Some months down the line therefore we may well say that even billionaires can’t control bitcoin, and therefore you should feel somewhat safe in putting some of your savings in it as the crypto won’t just change or even vanish by too much Musk paint.

“Economic elites know all this.  They will not be idle.  This is what I mean by a powerful danger.  If the kleptocracy controls technology and the means of distribution, then they simply accumulate more wealth at the expense of their citizens, draining wealth in cryptocurrencies rather than dollars or euros.”

That warning by Commodities Futures and Trading Commissioner Rostin Behnam in 2018 speaks of what may well be the biggest danger to cryptos. Namely that the allure of making money seduces significantly to the point the platforms are no longer neutral, but controlled.

That said, experimentation and competition should be welcomed, not least because there’s nothing we can do about it as even the present writer can very easily put up a new chain out there.

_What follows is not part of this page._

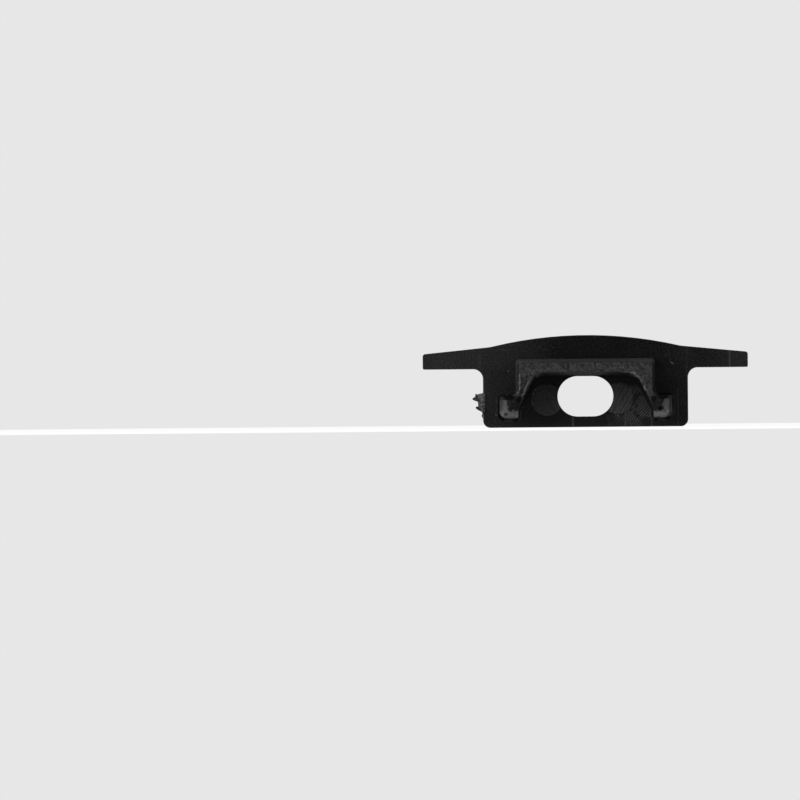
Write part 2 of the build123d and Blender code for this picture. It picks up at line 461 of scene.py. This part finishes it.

However it is questionable whether something like dogecoin would have survived this long if it was perceived to be controlled. To the contrary, one of its allure was that it was perceived to have no devs. So it couldn’t change anymore and thus was stable, making 1 doge = 1 doge forever. 

That arguably is the ideal end state for cryptos and perhaps the first one that reaches it becomes the crypto with some 80% market share.

The stage where it’s not only the case that no one can control it, but no one even has influence.

It’s not clear whether that stage can ever be reached, but something like bitcoin is kind of set in stone and ethereum is nearing its final form where monetary policy and largely technical form is concerned.

Beyond bitcoin, and maybe eth, other coins are for experimentation but it’s not clear whether the billionaire experimenting stage, if a decentralized project lets them, would be much good for them.